The Psalmist said, "Children are a heritage from the Lord, offspring a reward from him." (Psalm 127:3, NIV emphasis mine) Most parents agree that the privilege of having children is a reward in and of itself, but for decades I have pondered this verse wondering what reward God was referencing. Here's my perspective.

I learned a new phrase from one of our sons-in-love this summer. (thanks, Jim) It is R-O-I. It stands for Return On Investment. I'm sure most of you smart young things know that, but it was new to me. I really do enjoy learning new words for old concepts. Jim and I were discussing marketing practices when he used this phrase but, as usual, my mind turned it over to parenting and nurturing our children. What is the ROI of parenting? Seriously...what is the ROI once you've done all you can do for your children?


Raising children is a long term active duty project. The path to success is not clearly marked and the stakes are alarmingly high. There is no emergency exit through which you can flee when it is frustrating or maddening, and no way to know the price of your mistakes until they can not be repaired. Why do people keep doing this? Are we crazy?


I believe that we continue to do this because the Psalms tell it like it is. Children are a reward from God. The reward is completely worth the investment. The reward may seem slow in coming, but once you have received it you will understand.


Just like every investment, you have to pay up front. There is no return without investment. It just doesn't work any other way. First comes the work, then comes the reward. You don't get the trophy without playing the entire season. If you don't run the race, you don't get the medal. But remember this: God is so good to us that He made the race of parenting have a lot of built in joys, fun, and laughter along the way. Enjoy the things that have joy and let them strengthen you for the times that are less than fun. Keep on going no matter what.


Just so you know, and can't say that you were never told, there is no retirement from parenting. If you are close to your own parents, spend some time listening to their concern for you. They are not retired from parenting and neither will you ever be. Your role in your children's lives will change dramatically over time. In fact, if God grants you longevity your roles will actually reverse in time. We have been and continue to live this with our mothers. You will never, ever stop being the parent to your child. Ever. Children are permanent. There is no retirement. Instead, there is the reward.
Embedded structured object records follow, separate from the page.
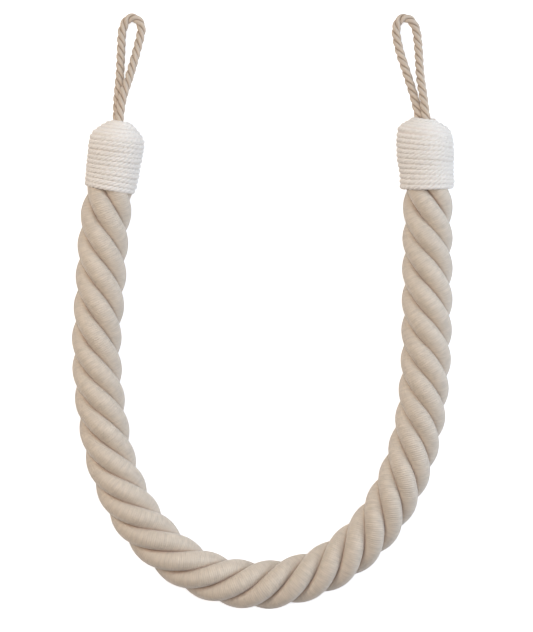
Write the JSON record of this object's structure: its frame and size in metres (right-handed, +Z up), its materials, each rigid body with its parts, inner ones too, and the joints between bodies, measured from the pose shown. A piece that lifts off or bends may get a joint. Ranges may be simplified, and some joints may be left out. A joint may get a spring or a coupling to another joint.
{
  "type": "curtain tieback",
  "caption": "Thick laid rope bent into a U, with a domed cord whipping and a thin cord loop at each end, for holding back a curtain.",
  "frame": {"origin": "middle of the bounding box, on the surface that the tieback lies on", "axes": "+Y from the bend of the U towards the loops, +X to the right seen from above, +Z up from the surface"},
  "size_m": [0.2366, 0.3705, 0.0357],
  "materials": {
    "rope_thread": "beige wound thread with a soft sheen",
    "cotton_cord": "off-white matte cotton",
    "loop_cord": "beige laid cord, matte"
  },
  "bodies": {
    "root": {"rope": "rope_thread", "whipping_left": "cotton_cord", "whipping_right": "cotton_cord", "loop_left": "loop_cord", "loop_right": "loop_cord"}
  },
  "joints": []
}
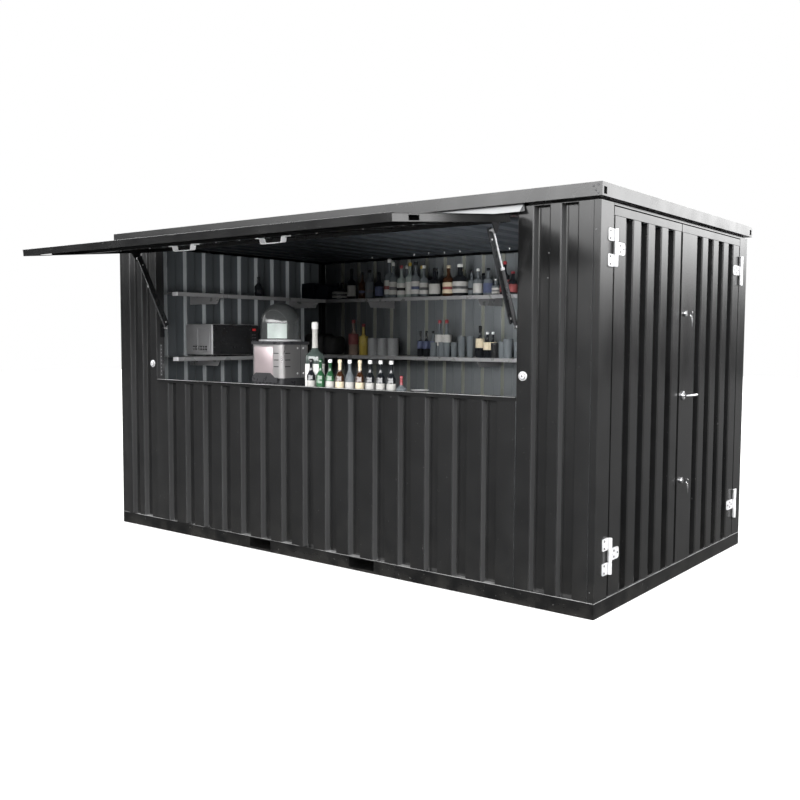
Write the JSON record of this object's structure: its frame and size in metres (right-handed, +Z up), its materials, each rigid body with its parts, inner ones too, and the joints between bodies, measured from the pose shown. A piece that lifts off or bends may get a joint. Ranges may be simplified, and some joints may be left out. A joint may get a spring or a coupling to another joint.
{
  "type": "container bar",
  "caption": "Flat-roofed sheet-steel serving cabin with a lifting flap over its long front opening, double end doors and shelves inside.",
  "frame": {"origin": "centre of the base's underside, on the ground", "axes": "+X along the long front towards the doors, +Y from the serving front to the back wall, +Z up"},
  "size_m": [4.071, 3.3732, 2.22],
  "materials": {
    "anthracite": "semi-gloss anthracite powder coat",
    "roof_paint": "semi-gloss grey paint",
    "zinc": "bright zinc plate",
    "pale_flashing": "pale grey coated sheet",
    "black_metal": "satin black paint",
    "floor_board": "film-faced plywood",
    "inner_paint": "satin grey paint",
    "bottle_glass": "bottle glass, dark or clear",
    "appliance_steel": "satin steel case",
    "smoked_dome": "smoked clear plastic"
  },
  "bodies": {
    "cabin": {"back_shelves": "inner_paint", "back_wall": "anthracite", "base_back": "anthracite", "base_ends": "anthracite", "base_front": "anthracite", "corner_posts": "anthracite", "counter": "inner_paint", "counter_bottles": "bottle_glass", "counter_brackets": "inner_paint", "dispenser_body": "appliance_steel", "dispenser_dome": "smoked_dome", "door_head": "anthracite", "door_stops": "inner_paint", "flap_flashing": "pale_flashing", "flap_hinge_fixed": "zinc", "flap_locks": "zinc", "floor_board": "floor_board", "floor_joists": "inner_paint", "fork_tunnels": "anthracite", "front_header": "anthracite", "front_panel_left": "anthracite", "front_panel_right": "anthracite", "front_wall": "anthracite", "hinge_posts": "zinc", "left_shelves": "inner_paint", "left_wall": "anthracite", "microwave": "appliance_steel", "roof_fascia": "roof_paint", "roof_frame": "roof_paint", "roof_sheet": "roof_paint", "serving_sill": "anthracite", "shelf_brackets": "inner_paint", "strut_jamb_mounts": "black_metal"},
    "flap": {"flap_skin": "anthracite", "flap_rim": "anthracite", "flap_rail": "anthracite", "flap_handles": "zinc", "flap_hinge_moving": "zinc", "strut_flap_mounts": "black_metal"},
    "strut_tube_left": {"strut_tube_left": "black_metal"},
    "strut_tube_right": {"strut_tube_right": "black_metal"},
    "strut_rod_left": {"strut_rod_left": "zinc", "strut_guard_left": "black_metal"},
    "strut_rod_right": {"strut_rod_right": "zinc", "strut_guard_right": "black_metal"},
    "door_left": {"door_left_leaf": "anthracite", "door_left_rails": "anthracite", "hinge_leaves_left": "zinc"},
    "door_right": {"door_right_leaf": "anthracite", "door_right_rails": "anthracite", "hinge_leaves_right": "zinc", "door_locks": "zinc"},
    "lever": {"door_lever": "zinc"}
  },
  "joints": [
    {"name": "flap_hinge", "type": "hinge", "parent": "cabin", "child": "flap", "pos_m": [0, -1.19, 2.094], "axis": [1, 0, 0], "range_deg": [0, 84.4]},
    {"name": "strut_swing_left", "type": "hinge", "parent": "cabin", "child": "strut_tube_left", "pos_m": [-1.51, -1.09, 1.505], "axis": [1, 0, 0], "range_deg": [-23.8, 0]},
    {"name": "strut_slide_left", "type": "slide", "parent": "strut_tube_left", "child": "strut_rod_left", "axis": [0, -0.4363, 0.8998], "range_m": [-0.111, 0]},
    {"name": "strut_swing_right", "type": "hinge", "parent": "cabin", "child": "strut_tube_right", "pos_m": [1.49, -1.09, 1.505], "axis": [1, 0, 0], "range_deg": [-23.8, 0]},
    {"name": "strut_slide_right", "type": "slide", "parent": "strut_tube_right", "child": "strut_rod_right", "axis": [0, -0.4363, 0.8998], "range_m": [-0.111, 0]},
    {"name": "door_left_hinge", "type": "hinge", "parent": "cabin", "child": "door_left", "pos_m": [2.014, -0.9875, 0], "axis": [0, 0, -1], "range_deg": [0, 170]},
    {"name": "door_right_hinge", "type": "hinge", "parent": "cabin", "child": "door_right", "pos_m": [2.014, 0.9875, 0], "axis": [0, 0, 1], "range_deg": [0, 170]},
    {"name": "lever_turn", "type": "hinge", "parent": "door_right", "child": "lever", "pos_m": [2, 0.012, 1.103], "axis": [-1, 0, 0], "range_deg": [0, 40], "stiffness_Nm_per_rad": 2, "springref_deg": -14.32}
  ],
  "couplings": [
    {"joint": "strut_swing_left", "follows": "flap_hinge", "ratio": -0.2755},
    {"joint": "strut_slide_left", "follows": "flap_hinge", "m_per_rad": -0.0741},
    {"joint": "strut_swing_right", "follows": "flap_hinge", "ratio": -0.2755},
    {"joint": "strut_slide_right", "follows": "flap_hinge", "m_per_rad": -0.0741}
  ]
}
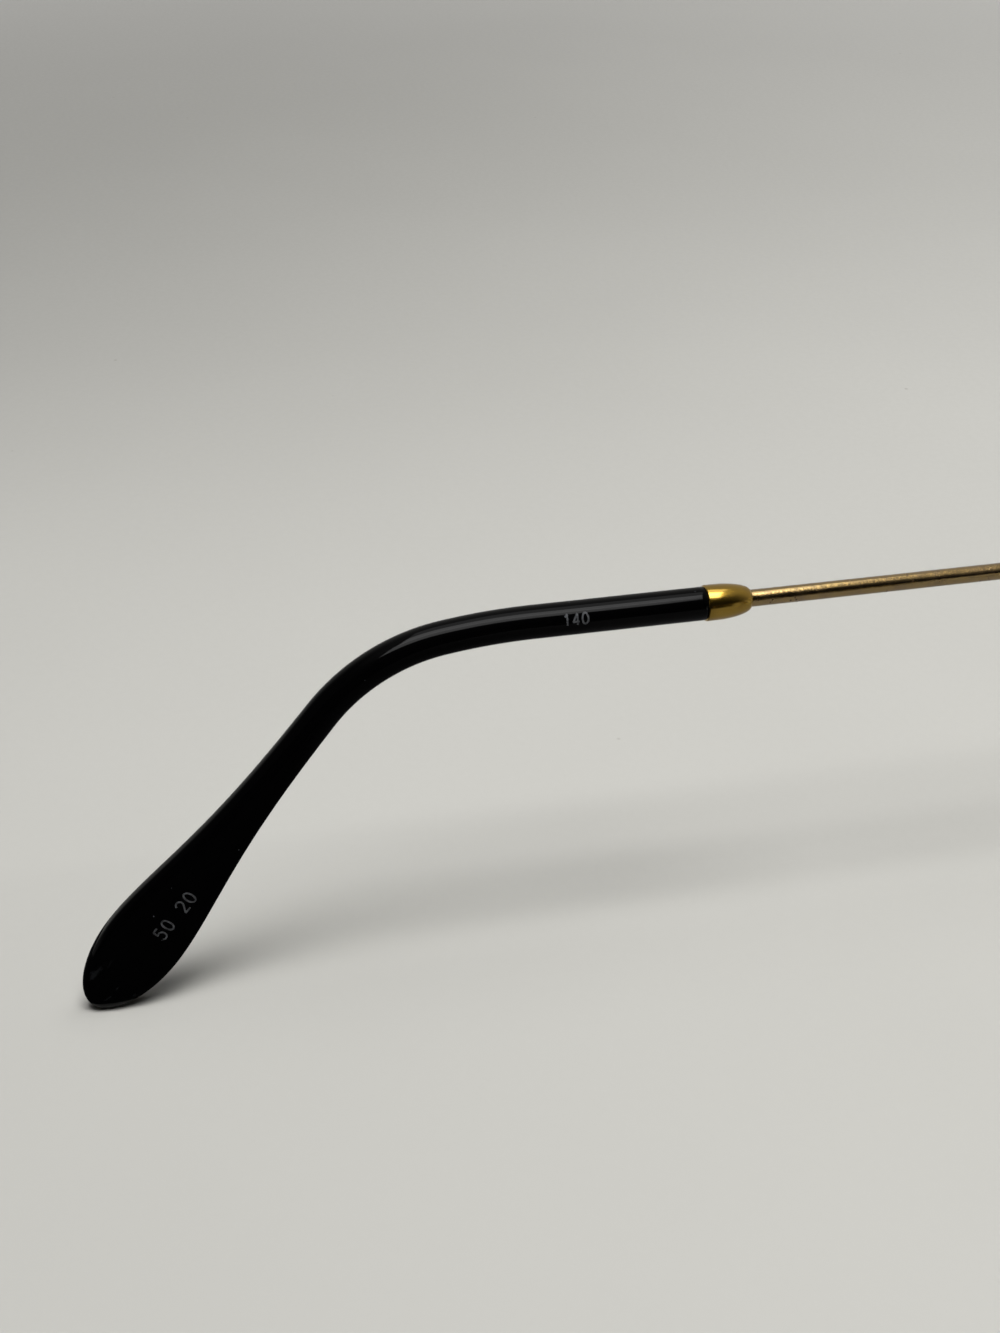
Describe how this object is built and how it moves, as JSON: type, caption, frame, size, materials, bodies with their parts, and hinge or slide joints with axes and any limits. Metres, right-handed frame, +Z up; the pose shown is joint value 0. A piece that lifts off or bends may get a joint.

How can you invest in your child in such a way as to reap the reward? Here are a few tidbits I've gleaned across the years:

  1. Enjoy each phase of your child's life. Each stage of childhood is different and represents your child's maturing body and mind. Actively seek out the fun and the joy in each phase. Of course there are challenges, and you must face those head on, but focus on those things that make your heart sing with pride and laughter.

  2. Study your child. Become a student of your child. Learn what triggers them to anxiety or anger or laughter or creativity or excitement or passion. Learn to offer more positive triggers than negative. This is your child's only childhood and you can show them that life is mostly good or mostly bad. Whichever you teach now they will carry with them for the remainder of their lives and this will effect your reward.

  3. Remember that you are the adult. In your child's first twenty five or so years of life, at least, you must do the heavy lifting in relationship building between you and your child. Your intentions in the relationship will create the dynamics of this bond. Give the respect you want to receive, offer the courtesies that you want returned, speak in tones that you wish to hear come back to you. Set the example. This too effects the reward.

  4. Don't rush the reward. You see, the reward of good parenting is a good friend. But hear me clearly: it is vital that you remain the parent for many, many years before you can enjoy the reward of having a beloved friend in your child. Most of you, my dear readers, are a long way from this reward. You are still investing. Enjoy this part of the process. Put your heart and your soul into being the parent that your child needs you to be in order to rest fully in the reward that is to come.

Dearest friends, if you don't hear anything else today, know this: There is no retirement from parenting, but instead you have a great reward that is far better than retiring. The reward of good parenting is a good friend. Children are a reward.